WRITTEN PROBLEM ▸ Copy each line exactly. Leave nothing out.

DATA SECTION ▸
----
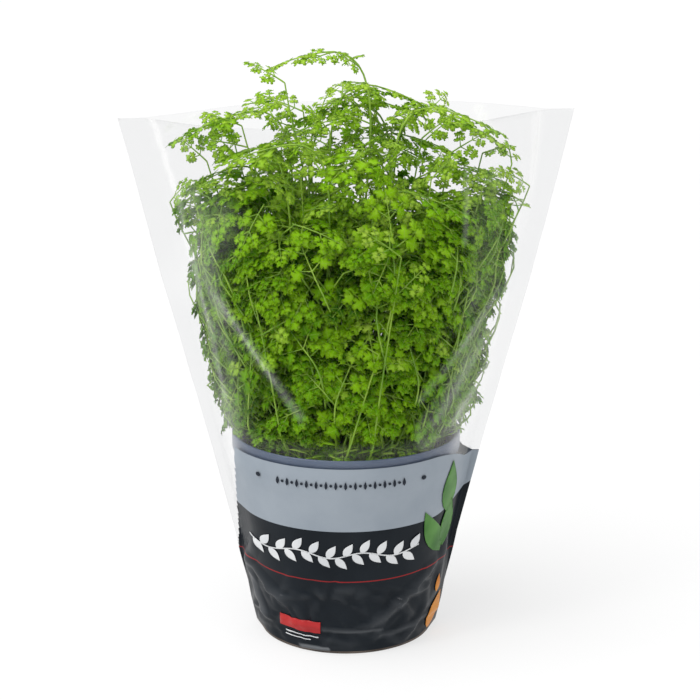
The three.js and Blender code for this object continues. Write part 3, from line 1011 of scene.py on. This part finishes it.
# %% [markdown]
# ## The tall sprigs
# The oldest stems stand out of the crown and end in loose, feathery sprigs. Each stem rises from the peat,
# leans a little, and carries young fronds by turns on both sides near its tip, the smallest at the top.

# %% Tall sprigs
# x and y of the foot, then x, y and height of the tip, and how many fronds
SPRIGS = [
    (6, -14, -30, -16, 290, 9),
    (-2, -6, -52, -8, 268, 6),
    (-20, 10, -70, -6, 250, 6),
    (-16, 4, -58, 14, 260, 6),
    (-6, 20, -22, 22, 272, 7),
    (-4, -10, -8, -14, 266, 7),
    (4, 0, 8, -10, 256, 6),
    (14, 12, 24, 12, 270, 7),
    (10, -4, 38, -10, 262, 7),
    (22, -8, 53, -4, 254, 6),
    (28, 6, 70, 10, 252, 6),
    (34, -4, 84, -2, 248, 6),
    (36, 8, 94, 4, 236, 5),
    (32, -16, 87, -12, 226, 5),
    (-34, -6, -90, 2, 228, 5),
    (-30, -12, -76, -16, 232, 5),
    (10, -22, 16, -38, 244, 5),
    (18, 24, 42, 34, 256, 5),
    (-14, -20, -22, -34, 248, 5),
    (24, -20, 42, -28, 244, 5),
    (30, -14, 68, -18, 238, 5),
]
SPRIG_GAP = 0.07  # of the stem between two fronds
YOUNG_TURNS = (0, 45, -45, 90, -90, 135, -135)
YOUNG_LIMIT = 306  # no young frond's middle is higher
YOUNG_TONE = 0.70
STEM_STEPS = 16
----
ANSWER TO THE TASK ▸
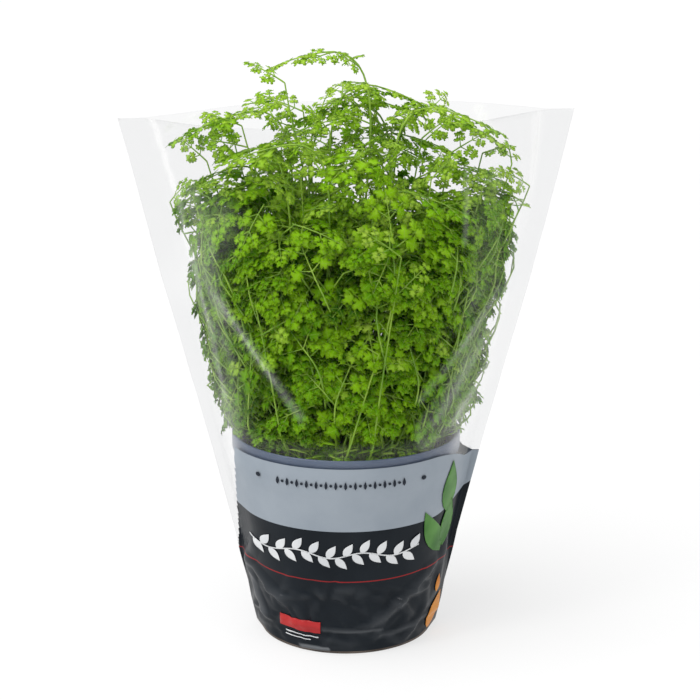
The three.js and Blender code for this object continues. Write part 3, from line 1011 of scene.py on. This part finishes it.
# %% [markdown]
# ## The tall sprigs
# The oldest stems stand out of the crown and end in loose, feathery sprigs. Each stem rises from the peat,
# leans a little, and carries young fronds by turns on both sides near its tip, the smallest at the top.

# %% Tall sprigs
# x and y of the foot, then x, y and height of the tip, and how many fronds
SPRIGS = [
    (6, -14, -30, -16, 290, 9),
    (-2, -6, -52, -8, 268, 6),
    (-20, 10, -70, -6, 250, 6),
    (-16, 4, -58, 14, 260, 6),
    (-6, 20, -22, 22, 272, 7),
    (-4, -10, -8, -14, 266, 7),
    (4, 0, 8, -10, 256, 6),
    (14, 12, 24, 12, 270, 7),
    (10, -4, 38, -10, 262, 7),
    (22, -8, 53, -4, 254, 6),
    (28, 6, 70, 10, 252, 6),
    (34, -4, 84, -2, 248, 6),
    (36, 8, 94, 4, 236, 5),
    (32, -16, 87, -12, 226, 5),
    (-34, -6, -90, 2, 228, 5),
    (-30, -12, -76, -16, 232, 5),
    (10, -22, 16, -38, 244, 5),
    (18, 24, 42, 34, 256, 5),
    (-14, -20, -22, -34, 248, 5),
    (24, -20, 42, -28, 244, 5),
    (30, -14, 68, -18, 238, 5),
]
SPRIG_GAP = 0.07  # of the stem between two fronds
YOUNG_TURNS = (0, 45, -45, 90, -90, 135, -135)
YOUNG_LIMIT = 306  # no young frond's middle is higher
YOUNG_TONE = 0.70
STEM_STEPS = 16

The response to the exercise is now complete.